Bron laughed, a thready, shaky little laugh that betrayed her tension. ‘I would have thought it was obvious.’

‘Not to me. Why didn’t you reply to my letters?’

‘Letters? What letters?’ Bron couldn’t quite meet his eye. There had been letters, three of them, addressed to her hospital, but not for two months, and by then she’d been so hurt that she’d thrown them away without reading them. And then nothing, just when she had been prepared to sink her principles and tell him that she was pregnant. She had wound up her courage to ring Guy’s and tell him about Livvy when she was born, and she was told he had left. Mail would be forwarded, she was told, but they had no address as yet. Her courage had failed before she could post the letter, and afterwards she was glad it had.

He sighed heavily. ‘I tried to contact you—several times. When you didn’t reply, I phoned the hospital and was told you had left with no forwarding address. I had to assume that what we had between us had meant nothing to you—but I was wrong, wasn’t I? You’re as shocked to see me as I am to see you——’

‘Rubbish,’ she got out, and he snorted.

‘Look at you. If you aren’t affected by seeing me again, why are you trying to throttle that cup?’
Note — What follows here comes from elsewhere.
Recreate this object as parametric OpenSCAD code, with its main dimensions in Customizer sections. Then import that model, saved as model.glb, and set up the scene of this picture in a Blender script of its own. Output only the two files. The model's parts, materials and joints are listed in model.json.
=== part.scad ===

Surprised, Bron glanced down and made an immediate conscious effort to relax. The coffee slopped on to her skirt and she smacked the cup down on to the saucer with a defiant clatter. ‘Damn—now look what you’ve made me do!’

Unruffled, Oliver produced a clean handkerchief from his pocket and blotted her skirt unnecessarily thoroughly.

‘Thank you,’ she muttered through tight lips, and he chuckled.

‘Oh, Bron. Look, I have to go and start the afternoon list. What are you doing tonight?’

She closed her eyes. Surely he didn’t think she was going to let him pick up where they left off? Thinking of that gave her heart an unruly and unwelcome flutter, and she crushed the memory of his lovemaking with ruthless vigour. Lovemaking, indeed! Sex. A juvenile exercise in relieving hormones. So he was particularly good at it. So what? There were other things—like loyalty.

‘Going home, putting my feet up and telling someone very important to me how much I love them.’

His mouth thinned. Good. He had misunderstood, as she had intended.

‘OK. But we need to talk, Bron, because there’s a lot we didn’t say.’

‘You’re too late, Oliver.’ Years too late.

He stood up and sighed again, running his hand through his hair in that gesture she knew so well.

‘Nevertheless—I left abruptly, without time to say half of the things I wanted to say to you, and I want to apologise.’

‘So, you’ve apologised.’ Her voice softened. ‘I was sorry to hear about your brother-in-law. How was—Clare?’

‘Devastated, but the baby’s made a great deal of difference to her life, as you can imagine.’

Bron tried not to laugh. Oh, yes, she could imagine—only too well!

‘What was it?’ she asked, turning the knife.

‘A boy—lovely, healthy little lad. She called him after Tom, but he looks just the way I did as a child. The Henderson genes must be very strong.’

She could imagine that, too. Livvy was the spitting image of her father, from that startlingly direct blue gaze to the unruly tumble of golden hair. She squeezed back the tears that threatened, and rose to her feet.

‘I must get back to work. I’m glad Clare’s OK and the baby was all right. I’ll see you…’

She forced herself to walk away, and when she glanced back from the door she saw him watching her with a strangely unguarded expression in his eyes.

Oh, hell. That was all she needed. For two years she had told herself that he was an opportunist, an unscrupulous bastard—not her favourite word, she thought with a pang—but what if she was wrong?

No, she told herself firmly. Whether his feelings for her had been genuine or not, he was married, and he jolly well should have made that clear and remained faithful, even if only in body.